19 April 2013

Is it “…a crass attempt at sucking up to MPs…”  if public servants write for the media about their experiences working with a particular Minister?  Does the subject matter make such articles inherently political and therefore beyond the scope of anyone who is subject to political neutrality obligations?  Does it depend on the extent to which the writer seems disinterested?  Is it an appropriate practice for the most senior officials?

In Britain this week both the Head of the Civil Service and the Cabinet Secretary have been in hot water for their parts in writing and endorsing a media article highlighting the good working relationships which Margaret Thatcher had with civil servants supporting her  – and by implication better relationships than other Prime Ministers have had with staff.  The article referred to her as “…the best kind of boss…” and with infuriating specificity, that she served home-made shepherd’s pie when they worked late.

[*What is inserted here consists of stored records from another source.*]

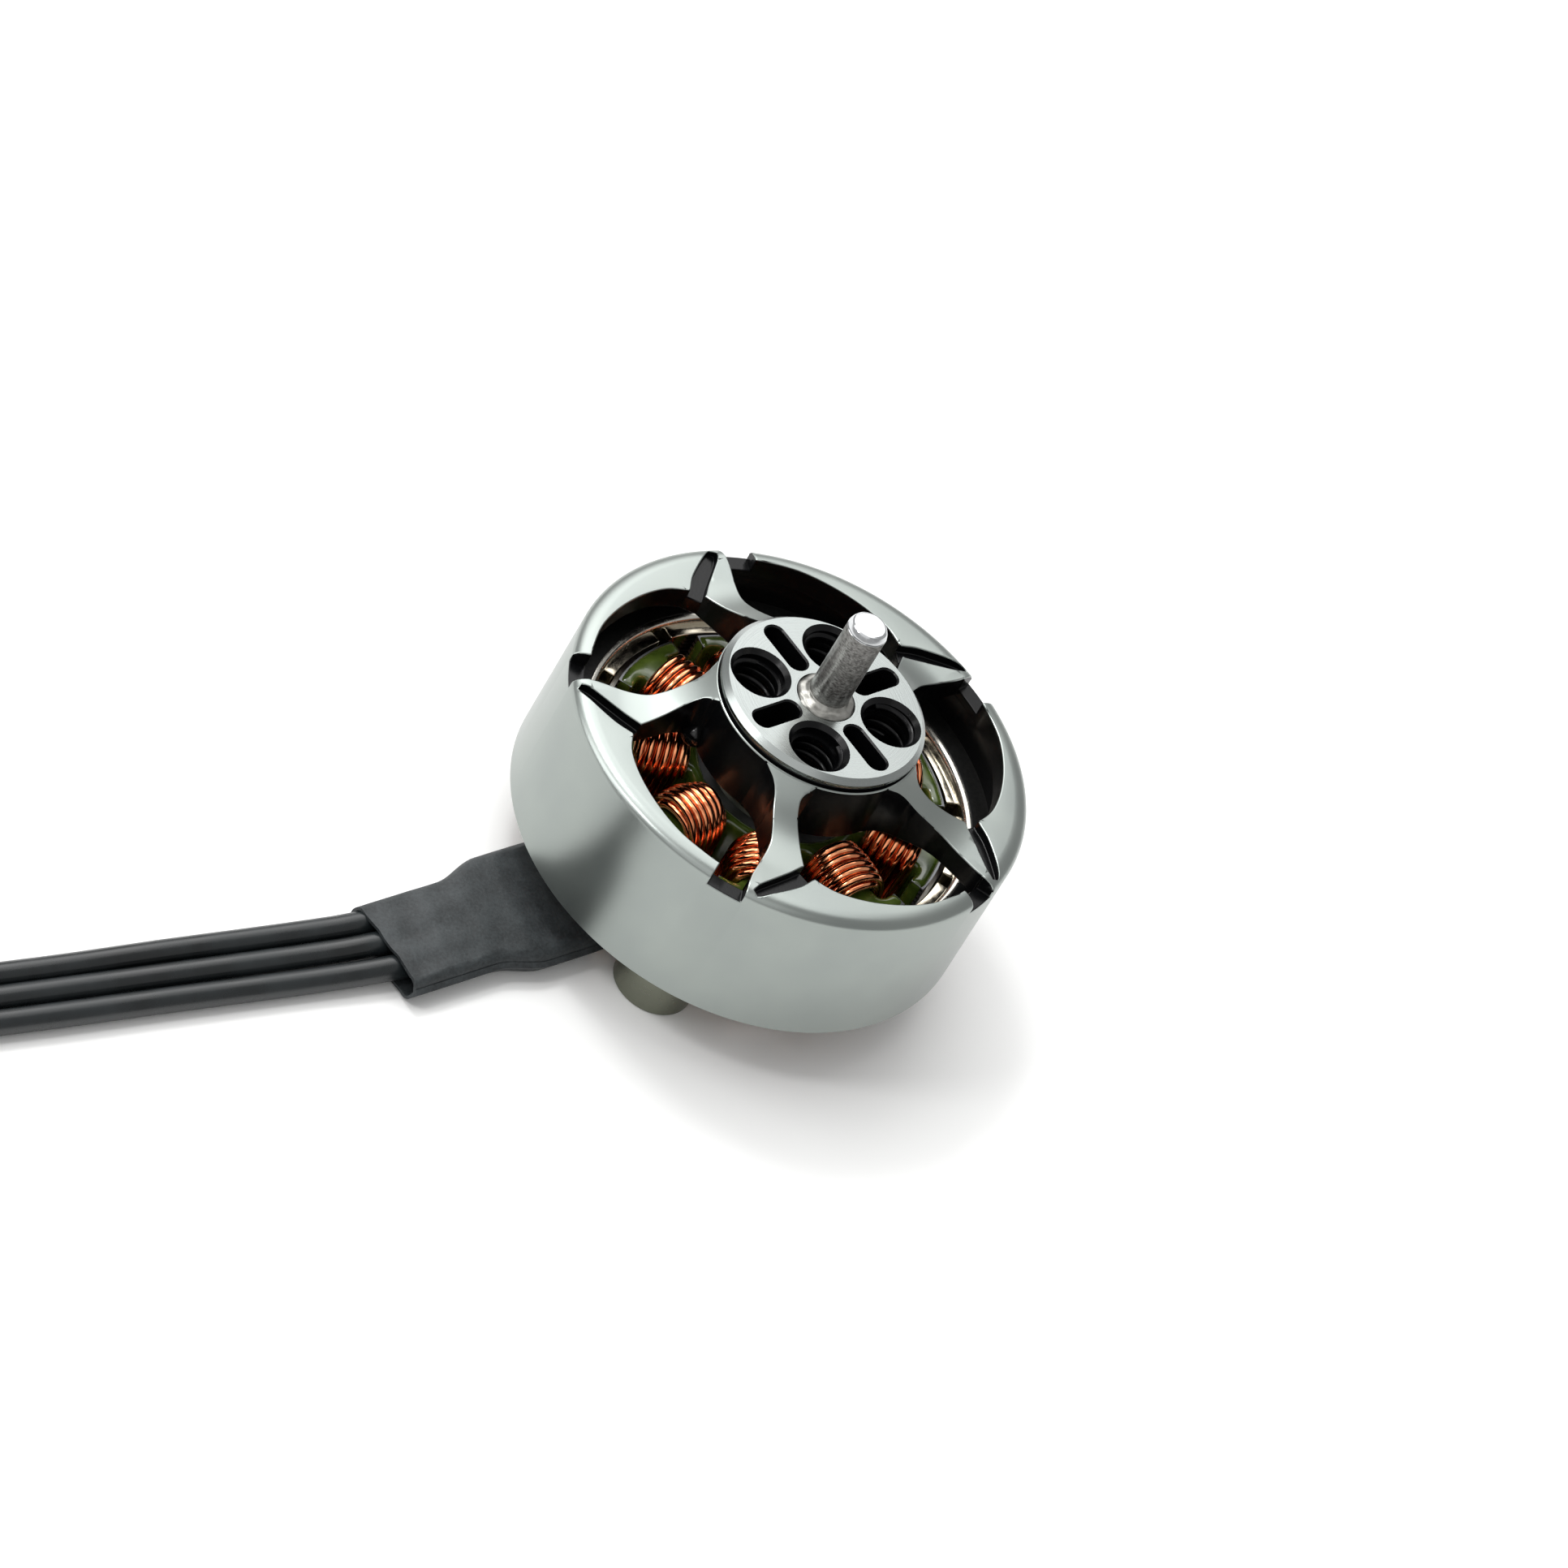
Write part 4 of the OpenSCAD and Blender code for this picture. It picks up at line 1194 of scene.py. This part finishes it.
def sleeveSection(share):
    s = sleeveSizes
    narrow = ease((share - s["narrowFrom"]) / s["narrowOver"])
    half = (s["width"] - (s["width"] - s["endWidth"]) * narrow) / 2
    tall = s["height"] / 2
    dip = s["leadDip"] * ease((share - s["leadsFrom"]) / s["leadsOver"])
    along = onCircle(1, s["heading"])
    side = Vector((0, 0, 1)).cross(along)
    points = []
    for k in range(s["sides"]):
        a = 2 * math.pi * (k + 0.5) / s["sides"]
        flat = math.copysign(1, math.cos(a)) * min(1.0, abs(math.cos(a)) * s["flat"])
        across = tall * math.cos(a) + (half - tall) * flat
        between = 0.5 - 0.5 * math.cos(2 * math.pi * (across / half * s["leads"] / 2 + 0.5))
        wave = math.prod(math.sin(p * share + q * a) for p, q in s["waves"])
        up = (tall - dip * between) * math.sin(a) * (1 - s["wrinkle"] * abs(wave))
        middle = s["start"] + share * s["length"] * along
        points.append(middle + across * side + Vector((0, 0, up)))
    return points


# The tube is pulled out ring by ring, and each ring is then set to its own section.
def makeSleeve():
    s = sleeveSizes
    rings = [sleeveSection(i / s["stations"]) for i in range(s["stations"] + 1)]
    sleeve = drawOutline("shrinkSleeve", rings[0])
    bpy.ops.object.mode_set(mode="EDIT")
    for before, after in zip(rings, rings[1:]):
        step = sum(((b - a) for a, b in zip(before, after)), Vector()) / len(after)
        bpy.ops.mesh.extrude_edges_move(TRANSFORM_OT_translate={"value": step})
    leaveEdit()
    places = [value for ring in rings for p in ring for value in p]
    sleeve.data.vertices.foreach_set("co", places)
    sleeve.data.update()
    choose(sleeve)
    editAll()
    bpy.ops.mesh.normals_make_consistent(inside=False)
    leaveEdit()
    modify(sleeve, "SOLIDIFY", thickness=s["wall"], offset=-1)
    shadeSmooth(sleeve, 50)
    settle(sleeve, "stator", [finish["sleeve"]], ["sleeve"])


makeSleeve()
print("sleeve made")


# Base: the part's own solid, merged and with its edges broken
def makeBase():
    s = {"merge": 0.001, "flat": 2, "mergeCut": 0.004, "edge": 0.06}
    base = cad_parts["base"].copy()
    base.data = base.data.copy()
    bpy.context.collection.objects.link(base)
    base.name = "footedBase"
    base.data.transform(Matrix.Scale(1 / mm, 4))
    choose(base)
    editAll()
    bpy.ops.mesh.remove_doubles(threshold=s["merge"])
    bpy.ops.mesh.dissolve_limited(angle_limit=math.radians(s["flat"]))
    leaveEdit()
    cleanCut(base, s["mergeCut"])
    breakEdges(base, s["edge"], 2, clamp=False)
    shadeSmooth(base, 20)
    settle(base, "stator", [finish["base"]], ["base"])


makeBase()


# Every carried-over node gets its finish.
nodeFinishes = {
    "bearing": ["upper_inner_race", "lower_inner_race", "upper_outer_race", "lower_outer_race",
                "upper_balls", "lower_balls", "upper_shields", "lower_shields"],
    "brass": ["upper_shim", "lower_shim", "upper_cage", "lower_cage"],
    "stack": ["stator_core"],
    "glue": ["magnet_adhesive"],
    "spring": ["retaining_clip"],
    "solder": ["solder_joints", "tinned_ends"],
    "tie": ["coil_tie"],
}


def dressNodes():
    for look, names in nodeFinishes.items():
        for name in names:
            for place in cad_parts[name].material_slots:
                place.material = finish[look]


dressNodes()


# Studio: a pale floor, four soft boxes, and two small lamps for the glints
studio = {
    "floor": {"size": 1.2, "low": -0.00002, "colour": "#F4F4F3", "roughness": 0.9},
    "air": {"colour": "#FFFFFF", "strength": 0.5},
    "aim": (0, 0, 6),
    "lamps": {
        "overhead": {"place": (30, 215, 390), "size": 500, "power": 1.4},
        "behind": {"place": (90, 260, 225), "size": 240, "power": 0.2},
        "left": {"place": (-300, 150, 200), "size": 220, "power": 0.48},
        "spark": {"place": (-250, 30, 300), "size": 56, "power": 0.22},
        "glint": {"place": (-70, 190, 330), "size": 64, "power": 0.3},
        "front": {"place": (-220, -212, 290), "size": 420, "power": 0.3},
    },
}


def makeLamp(name, lamp):
    light = bpy.data.lights.new(name, "AREA")
    light.energy = lamp["power"]
    light.size = lamp["size"] * mm
    item = bpy.data.objects.new(name, light)
    item.location = Vector(lamp["place"]) * mm
    ahead = Vector(studio["aim"]) * mm - item.location
    item.rotation_euler = ahead.to_track_quat("-Z", "Y").to_euler()
    bpy.context.collection.objects.link(item)


def makeStudio():
    paper, air = studio["floor"], studio["air"]
    deselect()
    bpy.ops.mesh.primitive_plane_add(size=paper["size"], location=(0, 0, paper["low"]))
    floor = bpy.context.object
    floor.name = "studioFloor"
    floor.data.materials.append(newMaterial("palePaper", paper["colour"], 0.0, paper["roughness"]))
    for name, lamp in studio["lamps"].items():
        makeLamp(name, lamp)
    world = bpy.data.worlds.new("studioAir")
    world.use_nodes = True
    background = world.node_tree.nodes["Background"]
    background.inputs["Color"].default_value = hexColour(air["colour"])
    background.inputs["Strength"].default_value = air["strength"]
    bpy.context.scene.world = world
    bpy.context.scene.view_settings.view_transform = "Standard"


makeStudio()
print("studio made")
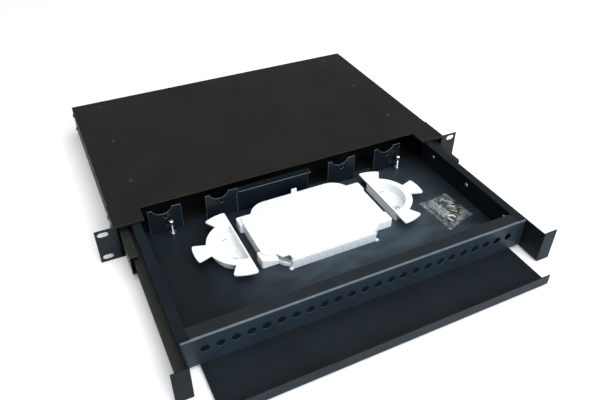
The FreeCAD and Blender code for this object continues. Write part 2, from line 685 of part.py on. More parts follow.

Not only was the Prime Minister’s Office irritated by the comments.  At a meeting of the Public Administration Select Committee an Opposition MP demanded an apology from Sir Bob Kerslake and Sir Jeremy Heywood for being despicably sycophantic, “prostituting their high office” and  breaching their neutrality obligation.

So is it behaving disgracefully, as the MP alleged, if senior public servants write articles of this type  for the media? The two most senior civil servants don’t think so.  They deny the content is any more than a reflection of the views held by officials working with Baroness Thatcher.  The MP sees it as hagiography.

Would it be acceptable for a senior official to publish a deprecating article describing a Minister as inconsiderate and self centred?

Is either a matter of political expression or association?  That is what principles of political neutrality are about.

Or is it rather a case of behaviour with potential to harm the reputation of the civil service. But speaking appreciatively of the kindness of person with whom an official has worked cannot create a perception of harm.  And even conversely, a without malice comment about less desirable characteristics of such a person is unlikely to be any more harmful to an agency’s reputation. Officials are required to be truthful.

Perhaps the offending nature of the comment lies in disclosing information gained directly from government employment and known only because of that employment, ie  it is official information that a public servant would need authorisation from their chief executive to disclose?

In a Public Service department information held by the department can be considered to be the chief executive’s information, so no authorisation issue would have arisen regarding the Thatcher article.

May be it is a matter of modeling.  If it is acceptable for senior public servants to comment in the media about the characteristics of Ministers, others may infer that they may do likewise?  And that has potential to make it difficult for a department to work with current Ministers or with a future government of a different composition.